4. Describe examples (from any of the games we have played in class or another game you have played) of these key cybernetics concepts : a positive feedback loop and a negative feedback loop. ( This question is not so easy)

The card game Citadels that we played in class has a positive and negative feedback loop system. Several characters in the game, such as the bishop, merchant, king, and warlord, will receive 1 gold piece for every district built that matches their color. When a character has more gold, they can achieve the goal of building 8 districts faster. The negative feedback occurs when characters such as the thief, warlord, or assassin sabotage other players and make it more difficult for advanced player to build 8 districts. The thief steals money, the warlord destroys a district, and the assassin takes away a whole turn. These negative feedback loops stabilize the game to prevent certain players from getting too far ahead too soon.
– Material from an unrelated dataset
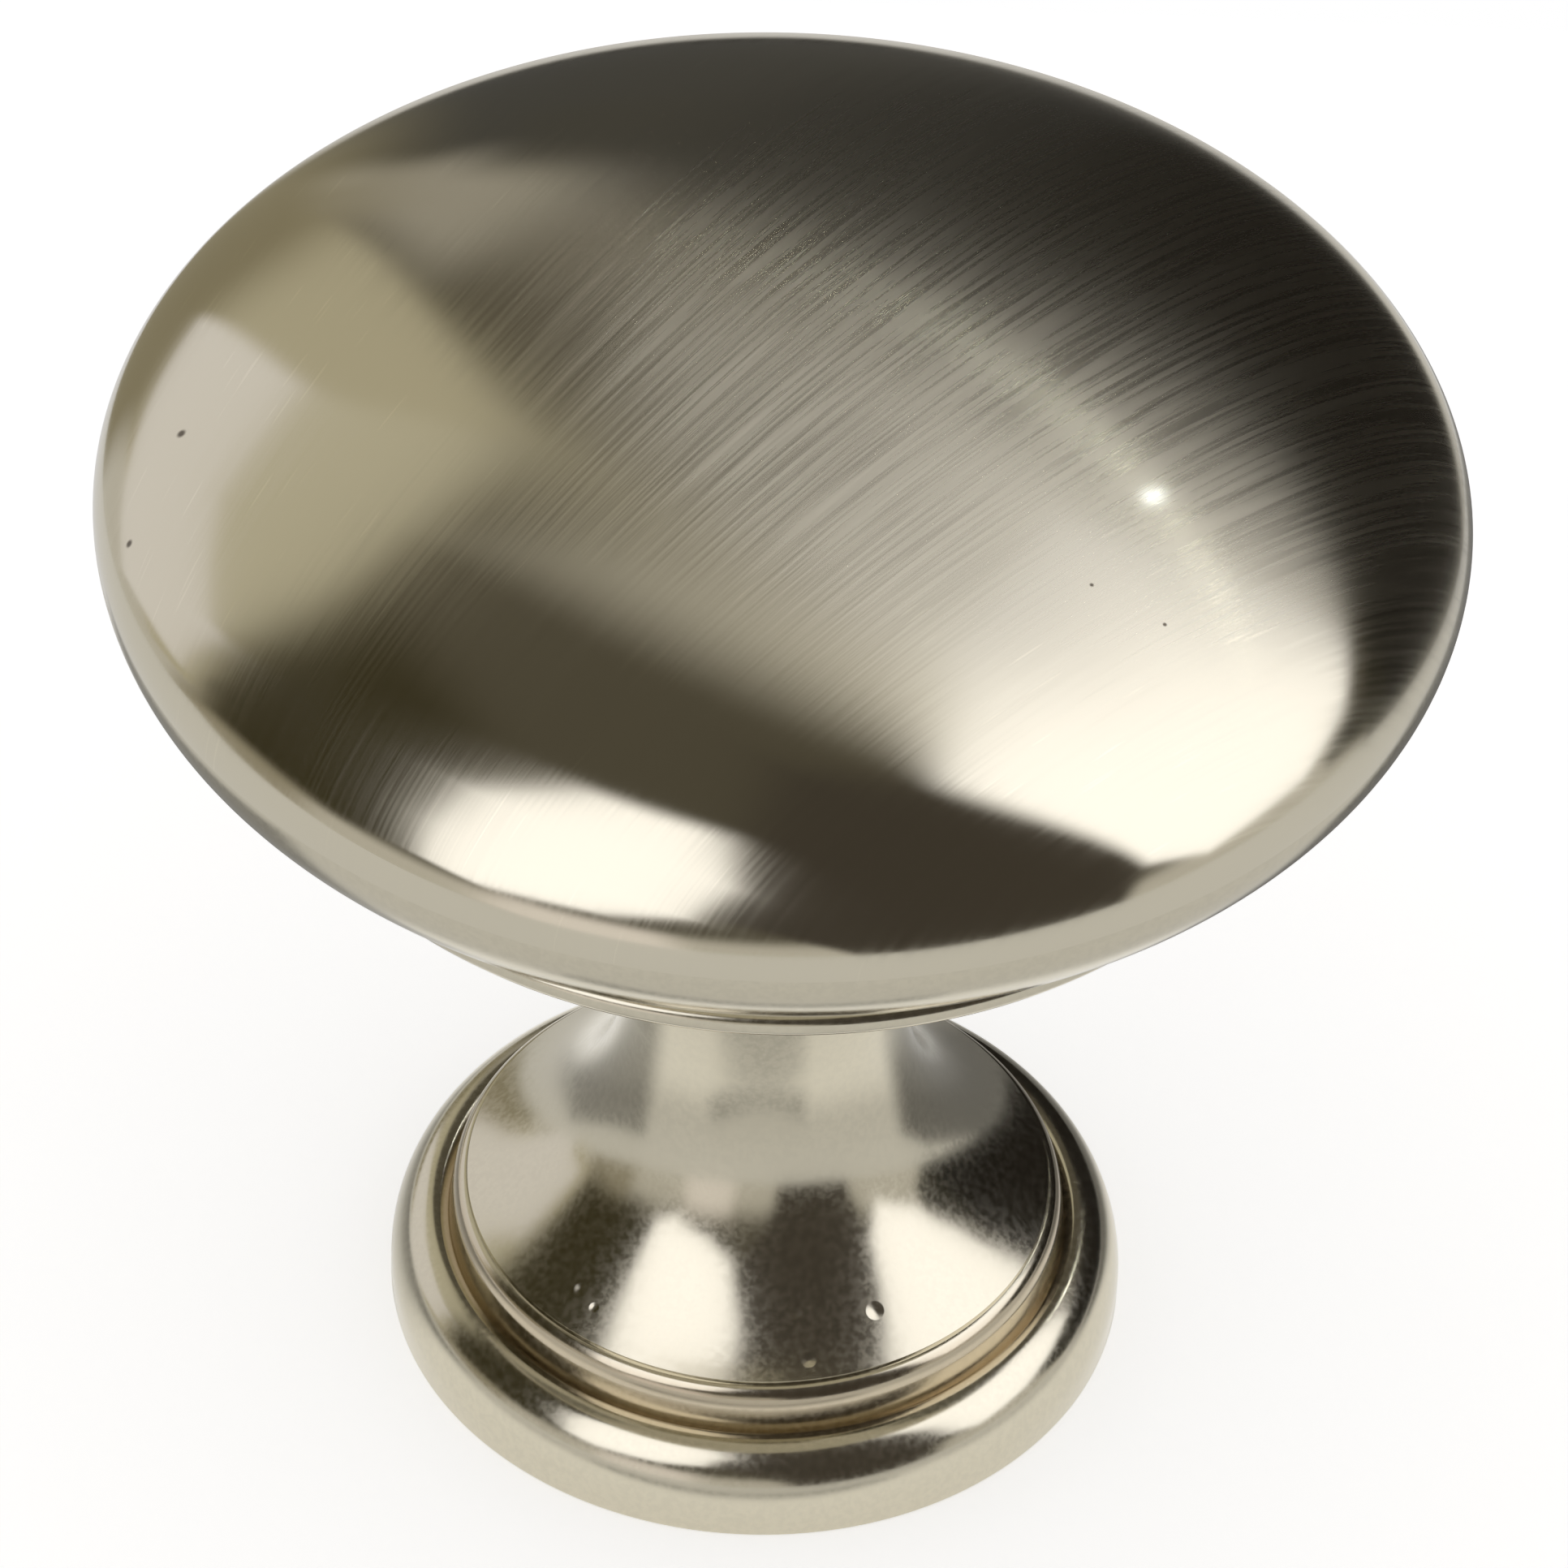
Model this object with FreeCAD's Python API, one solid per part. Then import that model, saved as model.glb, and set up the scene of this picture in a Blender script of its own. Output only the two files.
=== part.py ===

5. In your own words explain these concepts from the field of Game Theory :
1. Saddle Point
Saddle Point is a sort of equilibrium in a game, where the choices the player makes lead to the same result as a choice with more extreme risks or benefits. It is a point of maximum gains and minimum gains at the same time.
2. Prisoners Dilemma
The prisoners dilemma is a concept that describes a situation in which two players have to decide whether to cooperate for small gains, or go against the other player for large gains at the expense of the other player’s loss. Players do not know what the other will choose.
3. Zero Sum Game
A zero sum game is a game in which one player’s gains is equal to another player’s losses. If one player has a positive outcome, the other will have negative. The sum of the gains and losses of both players will equal zero. It is impossible for both to win or both to lose.